Quest 3 arrived. I’m pretty happy. It’s quite a step up for standalone. Very first impression was that the interface was sharp to the point of being pristine. The downside at the moment is that there aren’t any launch titles, but there are a few impressive quest 2 titles that have upgraded for launch.
I keep seeing people say that Red Matter 2 genuinely rivals Pcvr now, but the quest 2 version was a work of wizardry anyway.
I plumped for a new game that came out recently called Dungeons of Eternity which, it turns out, is an absolute cracker of a dungeon crawler and feels like the kind of dungeon crawling roguelite I’d happily play on pancake vision too. Hopefully I can persuade some questies to get a copy because it’s got 4 player coop too, which would be fantastic.

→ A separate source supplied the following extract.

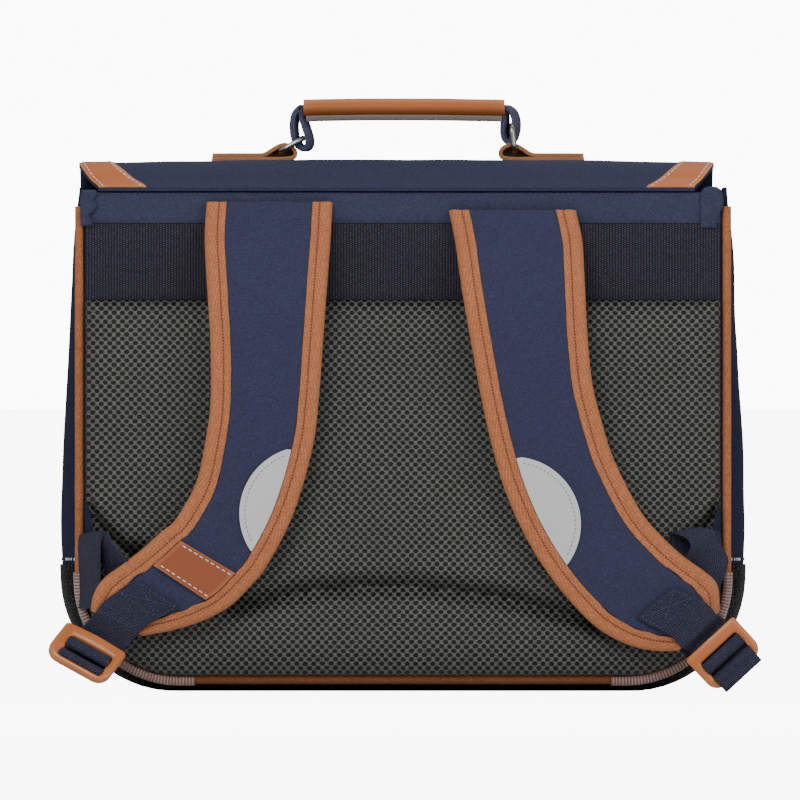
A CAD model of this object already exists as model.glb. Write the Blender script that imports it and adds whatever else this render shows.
# A school ransel seen from the wearer's side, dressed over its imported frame. Lengths are in millimetres.
import math

import bmesh
import bpy
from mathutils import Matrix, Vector, noise


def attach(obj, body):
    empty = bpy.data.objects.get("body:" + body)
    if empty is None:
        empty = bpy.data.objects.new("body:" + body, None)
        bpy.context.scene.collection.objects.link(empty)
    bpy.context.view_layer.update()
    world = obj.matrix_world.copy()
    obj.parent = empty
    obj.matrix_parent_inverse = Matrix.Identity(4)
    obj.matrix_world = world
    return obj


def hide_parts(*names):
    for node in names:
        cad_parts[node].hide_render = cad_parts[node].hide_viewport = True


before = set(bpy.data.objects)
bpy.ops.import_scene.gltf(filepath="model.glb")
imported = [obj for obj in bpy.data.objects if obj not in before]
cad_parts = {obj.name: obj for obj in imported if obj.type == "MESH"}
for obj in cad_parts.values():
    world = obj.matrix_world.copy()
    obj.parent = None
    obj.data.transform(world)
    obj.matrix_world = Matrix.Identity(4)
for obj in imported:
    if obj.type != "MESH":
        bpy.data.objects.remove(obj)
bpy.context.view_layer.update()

MM = 0.001

# Floor, light and camera: a pale floor that meets a pale room, two large soft lights, and a level camera a
# long way off, as the photograph's long lens has it.
camera_distance = 20.0
photo_width = 0.48
camera_data = bpy.data.cameras.new("camera")
camera_data.sensor_width = 36
camera_data.lens = camera_data.sensor_width * camera_distance / photo_width
camera = bpy.data.objects.new("camera", camera_data)
camera.location = (-0.0018, -0.095 - camera_distance, 0.1752)
camera.rotation_euler = (math.radians(90), 0, 0)
bpy.context.scene.collection.objects.link(camera)
bpy.context.scene.camera = camera

floor_mesh = bpy.data.meshes.new("floor")
reach = 600
floor_mesh.from_pydata([(-reach, -reach, 0), (reach, -reach, 0), (reach, reach, 0), (-reach, reach, 0)], [],
                       [(0, 1, 2, 3)])
floor = bpy.data.objects.new("floor", floor_mesh)
floor.location.z = -0.0002
bpy.context.scene.collection.objects.link(floor)
floor_paint = bpy.data.materials.new("pale_floor")
floor_paint.use_nodes = True
floor_shader = floor_paint.node_tree.nodes["Principled BSDF"]
floor_shader.inputs["Base Color"].default_value = (0.92, 0.92, 0.92, 1)
floor_shader.inputs["Roughness"].default_value = 0.9
floor_shader.inputs["Emission Color"].default_value = (1, 1, 1, 1)
seen_floor = floor_paint.node_tree.nodes.new("ShaderNodeLightPath")
glow = floor_paint.node_tree.nodes.new("ShaderNodeMath")
glow.operation = "MULTIPLY"
glow.inputs[1].default_value = 8.0
floor_paint.node_tree.links.new(seen_floor.outputs["Is Camera Ray"], glow.inputs[0])
floor_paint.node_tree.links.new(glow.outputs[0], floor_shader.inputs["Emission Strength"])
floor_mesh.materials.append(floor_paint)

room = bpy.data.worlds.new("room")
room.use_nodes = True
sky = room.node_tree.nodes["Background"]
sky.inputs["Color"].default_value = (1, 1, 1, 1)
sky.inputs["Strength"].default_value = 0.5
backdrop = room.node_tree.nodes.new("ShaderNodeBackground")
backdrop.inputs["Color"].default_value = (1, 1, 1, 1)
backdrop.inputs["Strength"].default_value = 11.0
seen = room.node_tree.nodes.new("ShaderNodeLightPath")
either = room.node_tree.nodes.new("ShaderNodeMixShader")
room.node_tree.links.new(seen.outputs["Is Camera Ray"], either.inputs["Fac"])
room.node_tree.links.new(sky.outputs[0], either.inputs[1])
room.node_tree.links.new(backdrop.outputs[0], either.inputs[2])
room.node_tree.links.new(either.outputs[0], room.node_tree.nodes["World Output"].inputs["Surface"])
bpy.context.scene.world = room
for name, place, size, power in [
    ("key", (-0.7, -2.3, 1.7), 1.1, 38),
    ("fill", (1.5, -2.0, 0.7), 1.6, 17),
    ("rim", (0.2, 0.5, 1.5), 1.0, 4.5),
]:
    light_data = bpy.data.lights.new(name, "AREA")
    light_data.size = size
    light_data.energy = power
    light = bpy.data.objects.new(name, light_data)
    light.location = place
    aim = Vector((0, 0, 0.17)) - Vector(place)
    light.rotation_euler = aim.to_track_quat("-Z", "Y").to_euler()
    bpy.context.scene.collection.objects.link(light)


# The gusset: a long strip of navy twill that makes both sides and the base, swelling past its seams. A black
# coated strip covers its lower part and is the foot the bag stands on.
gap = 0.3
cloth_wall = 2.0
seam_half_width = 194.4
seam_bottom = 7.2
seam_top = 303.0
corner_radius = 60.0
back_plane = -75.0
depth_bottom = 150.0
depth_top = 130.0
gusset_swell = 11.1
cover_top = 73.0
cover_wall = 1.2
piping_radius = 2.7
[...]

I loved the hour I played solo anyway. Visually, you can toggle the upgraded graphics and it really showed what the difference was. I’d say it easily rivalled most of the better indie psvr2 games I tried. Not the AAA ones, mind; but definitely knocks the socks off the likes of Light Brigade.
I didn’t see any form of visual aberration either. No god rays, no screen door. Nothing.
It’s also very comfortable. It’s not lighter than Q2, but it feels much lighter because it’s smaller and closer to your head. The stretchy strap is just fine as a result, but I’ll end up getting a 3rd party one with a battery because battery life is the Achilles heel. I reckon about 2 and a half hours.
There’s a lot of other things I want to try. There’s some interesting productivity stuff like displaying monitors from your Mac or pc, and I’m in the process of setting up my rig again, so I’ll be diving into ACC for sure. Plus I want to give Alyx another go with my new laptop.
But even without that, for my use case, I’m delighted with it.